Ear-rattling shrieks, sight gags, and corny one-liners manically pepper the dialogue in wicked bits. In one scene, Enid and Jane engage in some sort of bizarre pissing contest, jutting their udders at each other and rubbing them while discussing the Hillcrests' haunted history. It turns out the late Lady Irma had two Victors in her life; one was a pet wolf and the other an infant son whose throat was torn open by the very same. Both might be prowling the moors, we soon learn.
In a hilarious turn, a werewolf skulks into the library and drags Enid off through the French doors. Nicodemus's wooden leg flies into the room, and a gunshot rings out. In a lightning-fast change, the swineherd and a blustery Lord Hillcrest are back in the drawing room, bemoaning the dastardly deed.
At one point, as Nicodemus prepared to hold forth on the heinous offense, Wahl accidentally coughed up his grill one of the most memorable moments in the first act. Both actors tried to keep from cackling but ultimately lost it when they were sidetracked by the audience's screams. Wahl nonchalantly picked up his crooked teeth and wedged them into his gob. Later a hobbled Nicodemus mugged at the audience as he screwed his creaky wooden leg back onto his stump, and Jane fired a pistol, drawing blood from Lady Irma's spooky painting.

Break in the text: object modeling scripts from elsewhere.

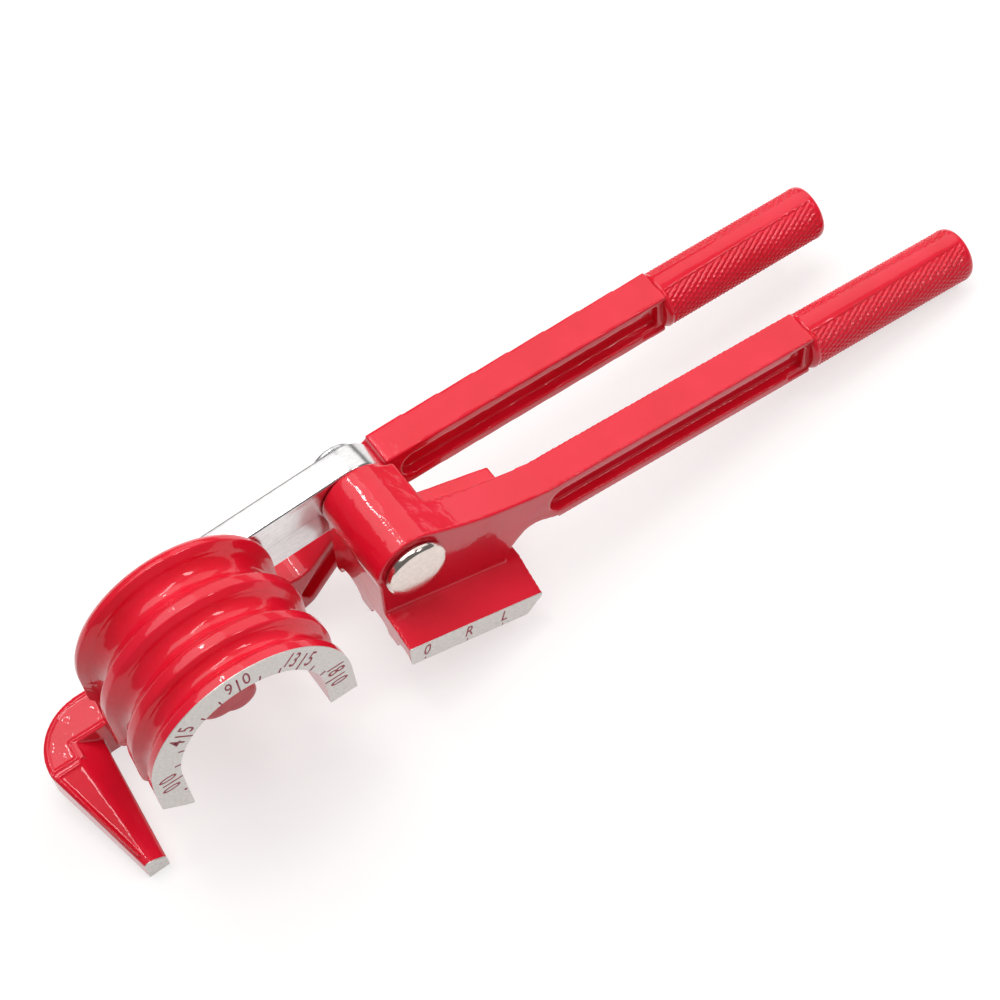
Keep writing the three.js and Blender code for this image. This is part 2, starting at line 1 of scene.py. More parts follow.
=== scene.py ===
# %% [markdown]
# # A hand tube bender on a white bench
# The real tool is three aluminium castings sprayed with glossy red paint, a bare aluminium link
# bar between them, and a chromed pin that you look down on. Its solids come from a CAD model that
# fixes every size and joint. This lesson dresses those solids: each casting is modelled again as
# one softened body, the machined faces stay bare, and the paint gets its orange peel.

import json
import math

import bmesh
import bpy
from mathutils import Matrix, Vector


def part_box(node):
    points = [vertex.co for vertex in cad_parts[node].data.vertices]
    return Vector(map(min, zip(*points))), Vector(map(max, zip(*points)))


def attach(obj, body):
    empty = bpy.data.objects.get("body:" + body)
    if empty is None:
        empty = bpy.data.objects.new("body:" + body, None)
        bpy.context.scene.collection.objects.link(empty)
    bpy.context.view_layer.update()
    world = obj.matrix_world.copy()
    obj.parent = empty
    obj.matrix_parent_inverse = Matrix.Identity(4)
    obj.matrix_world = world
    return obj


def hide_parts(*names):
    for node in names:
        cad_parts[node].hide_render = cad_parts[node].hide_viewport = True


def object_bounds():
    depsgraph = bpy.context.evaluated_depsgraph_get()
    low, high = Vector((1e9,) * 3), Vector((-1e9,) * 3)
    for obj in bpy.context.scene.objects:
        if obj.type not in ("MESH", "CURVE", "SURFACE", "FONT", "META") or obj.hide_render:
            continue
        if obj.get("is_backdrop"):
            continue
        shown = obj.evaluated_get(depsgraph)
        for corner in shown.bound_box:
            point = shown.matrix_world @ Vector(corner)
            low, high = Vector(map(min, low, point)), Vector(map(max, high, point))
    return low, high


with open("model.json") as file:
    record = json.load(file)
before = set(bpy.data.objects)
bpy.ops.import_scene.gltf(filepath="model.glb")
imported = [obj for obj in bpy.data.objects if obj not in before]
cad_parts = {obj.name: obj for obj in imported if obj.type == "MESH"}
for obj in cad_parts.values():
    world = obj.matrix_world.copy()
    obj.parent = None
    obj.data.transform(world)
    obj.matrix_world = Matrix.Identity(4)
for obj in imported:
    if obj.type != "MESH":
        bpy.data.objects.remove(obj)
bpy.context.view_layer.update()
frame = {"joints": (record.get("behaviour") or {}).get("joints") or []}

# %% [markdown]
# ## Where each casting is drawn
# A maker draws a casting square to its own datum, not tilted as it happens to lie on the bench.
# So each group gets a small frame of its own: a matrix that takes millimetres in the drawing to
# metres on the bench. X runs along the handle, Y from the scale face to the back, Z is up. The
# drum's frame sits on the drum's axis, and the others are placed from it, as the pins place them.

# %% Drawing frames
MM = 0.001
LEAN = 3.44
LINK_TURN = 3.1
LINK_REACH = 60.0
SHOE_TURN = 18.2
BEND_REACH = 46.0
HANDLE_RISE = 13.33


def moved(base, x=0.0, y=0.0, z=0.0, turn=0.0):
    """A frame shifted in millimetres and then turned about Y in degrees."""
    return base @ Matrix.Translation((x, y, z)) @ Matrix.Rotation(math.radians(turn), 4, "Y")


joints = {joint["name"]: joint for joint in frame["joints"]}
axis_x, _, axis_z = joints["link_swing"]["pos_m"]
scale_face_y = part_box("forming_drum")[0].y
BENCH = Matrix.Identity(4)
DRUM = (
    Matrix.Translation((axis_x, scale_face_y, axis_z))
    @ Matrix.Rotation(math.radians(LEAN), 4, "Y")
    @ Matrix.Scale(MM, 4)
)
LINK = moved(DRUM, turn=-LINK_TURN)
SHOE = moved(LINK, x=LINK_REACH, turn=LINK_TURN + SHOE_TURN)
MAIN_SHANK_STEP = moved(BENCH, x=74.0, z=-7.6, turn=2.1)
SHOE_SHANK_STEP = moved(BENCH, x=BEND_REACH, turn=-HANDLE_RISE)
print("drum axis at", [round(v, 4) for v in DRUM.translation])

# %% [markdown]
# ## Drawing with the mesh operators
# Three small helpers do nearly all the modelling. A plate is an outline seen from the front, made
# a face and extruded to its thickness; its corners are vertices that a bevel turns into arcs. A
# turned piece is half a profile spun about its own axis. A block is a cube stretched to its six
# faces. Each is poured into the mesh that it belongs to.

# %% Corners, extruding and pouring
CORNER_STEPS = 6


def verts_in(geom):
    """The vertices in what an operator gives back."""
    return [item for item in geom if isinstance(item, bmesh.types.BMVert)]


def edges_in(geom):
    """The edges in what an operator gives back."""
    return [item for item in geom if isinstance(item, bmesh.types.BMEdge)]


def rounded_corner(bm, vert, rounding, steps):
    """Bevels one corner of a wire into an arc."""
    bmesh.ops.bevel(
        bm, geom=[vert, *vert.link_edges], affect="VERTICES", offset=rounding,
        offset_type="OFFSET", segments=steps, profile=0.5, material=-1)


def extruded(part, faces, way):
    """Extrudes a face by a vector into a closed solid."""
    grown = bmesh.ops.extrude_face_region(part, geom=faces)["geom"]
    bmesh.ops.translate(part, verts=verts_in(grown), vec=way)
    bmesh.ops.recalc_face_normals(part, faces=part.faces[:])


def pour(bm, part, step=BENCH):
    """Moves one small mesh into a bigger one."""
    bmesh.ops.transform(part, matrix=step, verts=part.verts[:])
    carrier = bpy.data.meshes.new("carrier")
    part.to_mesh(carrier)
    part.free()
    bm.from_mesh(carrier)
    bpy.data.meshes.remove(carrier)


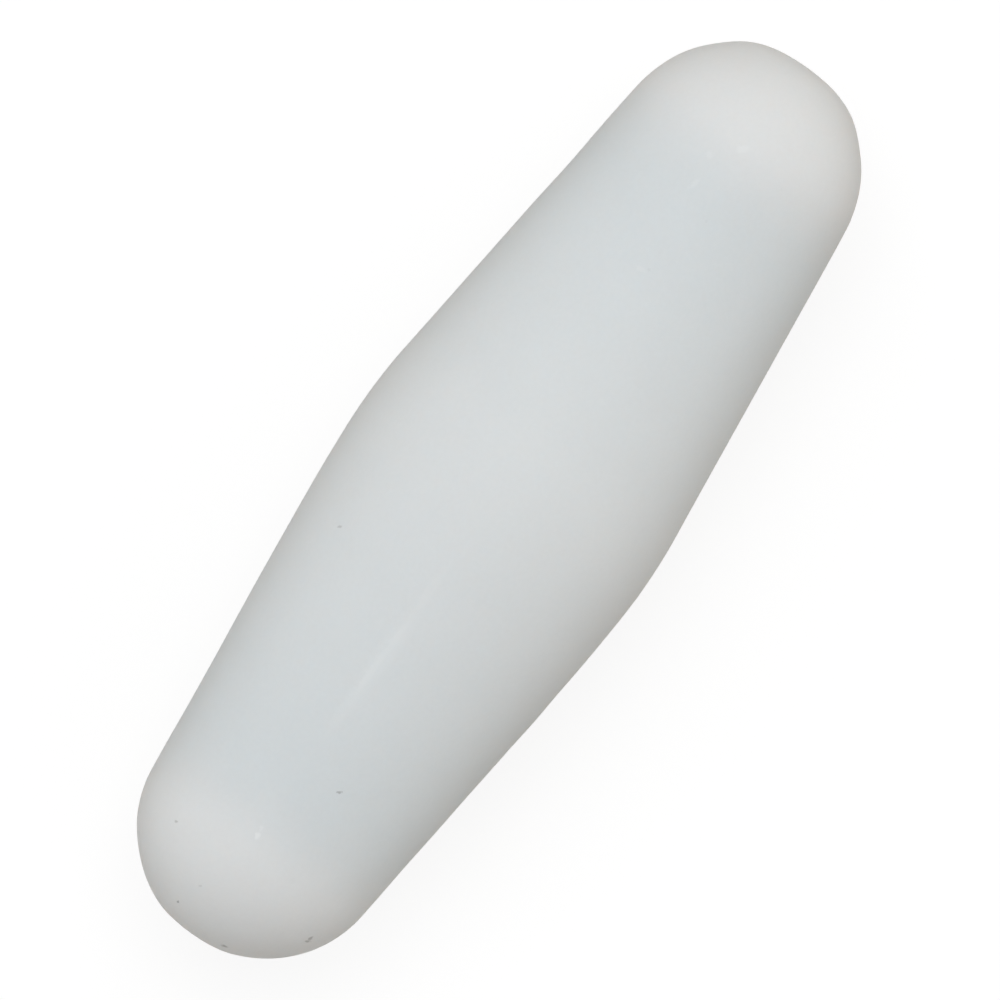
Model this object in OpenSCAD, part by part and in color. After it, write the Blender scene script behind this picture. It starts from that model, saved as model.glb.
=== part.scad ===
// Double-tapered magnetic stir bar: a seamless jacket moulded round a bar magnet.
//
// The bar lies along X with its middle at the origin. It is widest at its
// belly, where it touches the floor of a vessel, so that it spins about Z with
// both ends clear. Sizes are in millimetres and angles in degrees.

/* [Bar] */
// Length of the bar from tip to tip
bar_length = 50; // [38:1:64]
// Diameter of the belly, half way along the bar
belly_d = 15.9; // [14:0.05:19]
// Radius along the bar that rounds the belly between its two tapers
belly_blend_r = 33; // [15:1:60]
// Angle between each tapered flank and the bar's axis
taper_angle = 6.2; // [3:0.1:9]

/* [Ends] */
// How far each tip is dressed back from a full ball nose
tip_relief = 0.1; // [0.05:0.01:0.5]
// Radius of the flatter crown on each tip
crown_r = 9.5; // [8:0.5:20]
// Radius that blends each crown into its ball nose
crown_blend_r = 4; // [1:0.5:4.5]

/* [Magnet] */
// Diameter of the bar magnet
magnet_d = 8; // [4:0.5:10]
// Chamfer round both ends of the magnet
magnet_chamfer = 0.5; // [0.1:0.1:1]
// Thickness of the jacket beyond each end of the magnet
end_wall = 6.5; // [3:0.5:12]
// Clearance all round the magnet in its sealed pocket
magnet_clearance = 0.03; // [0.01:0.01:0.2]

/* [Hidden] */
$fn = 240;

// An arc is drawn this much more proud than a flatter neighbour, and runs on past
// the place where the two touch by this angle, so that the two cross cleanly there
hair = 0.0002;
overrun = 3;

half_length = bar_length / 2;
magnet_length = bar_length - 2 * (end_wall + magnet_clearance);

// Outlines are drawn as [radius, distance along the bar]. Directions are angles
// away from the bar's axis, so that 90 points straight out from it.
straight_out = 90;
flank_normal = straight_out - taper_angle;

// The arc of the belly has its centre on the far side of the axis
belly_centre = [belly_d / 2 - belly_blend_r, 0];

// The ball nose touches the flank, and its tip would pass the finished tip
flank_r_at_middle = belly_centre[0] + belly_blend_r / cos(taper_angle);
ball_tip = half_length + tip_relief;
nose_r = (flank_r_at_middle - ball_tip * tan(taper_angle))
    / (1 / cos(taper_angle) - tan(taper_angle));
nose_centre = [0, ball_tip - nose_r];

// The crown ends at the finished tip
crown_centre = [0, half_length - crown_r];

// The blend lies inside both the ball and the crown, and touches both
nose_to_blend = nose_r - crown_blend_r;
crown_to_blend = crown_r - crown_blend_r;
crown_to_nose = nose_centre[1] - crown_centre[1];
blend_past_nose = (crown_to_blend ^ 2 - nose_to_blend ^ 2 - crown_to_nose ^ 2)
    / (2 * crown_to_nose);
blend_off_axis = sqrt(nose_to_blend ^ 2 - blend_past_nose ^ 2);
blend_centre = [blend_off_axis, nose_centre[1] + blend_past_nose];
nose_end = atan2(blend_off_axis, blend_past_nose);
crown_end = atan2(blend_off_axis, blend_past_nose + crown_to_nose);

// Point at a distance from a centre, in the direction of an angle off the axis
function toward(centre, distance, angle) =
    centre + distance * [sin(angle), cos(angle)];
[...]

When the master of Mandacrest and his manservant kvetch over the supernatural shenanigans at the end of the first act, Lord Hillcrest arches an eyebrow and delivers a groaner: "I am not a superstitious man, for I believe it brings bad luck."
During Act Two, Lord Edgar and Alcazar (Wahl) the skeevy mummy peddler and his Egyptian guide walk into the audience while holding kerosene lanterns, seeking to plunder an ancient tomb. When they hit the jackpot in Irma Vep's most hilarious scene, Wahl becomes Pev Amri, a mummy princess whom Lord Edgar revives. Felix dresses in the lurid vestments of a priest of Anubis and what I can only describe as a Carmen Miranda headdress from a laundry basket, donning them and scampering across the stage like Aleister Crowley on meth. The mummy, dressed like a pole-dancing Cleopatra, pops out of a "sarcofagus" and clears the dust from her pipes by crying out, "Cairo ... Cairo ... practor!" Lord Edgar returns to Mandacrest with his priceless find.
The final act opens with Jane dusting the mummy's casket in the drawing room, where a fresh painting of Lady Enid now hangs. Soon the pair are plucking the theme from the movie Deliverance on dueling dulcimers. A morose Enid remarks that the painting lacks the varnish of purity she once had. "Virginity is the balloon in the carnival of life," the maid retorts. "It vanishes with one prick."
A final confrontation between Jane and Enid and Nicodemus and Edgar at the cusp of revelation involves several frantic chase scenes, a meat ax-wielding villain, a prisoner buried behind a wall, and a whirlwind rendezvous between Lady Enid and the wolf.
Crisply directed by David Arisco, its costumes magically engineered by the sensational Mary Lynne Izzo, and gleefully performed by the comically gifted John Felix and Tom Wahl, The Mystery of Irma Vep is a delirious descent into madness that sticks to the ribs and never lets go.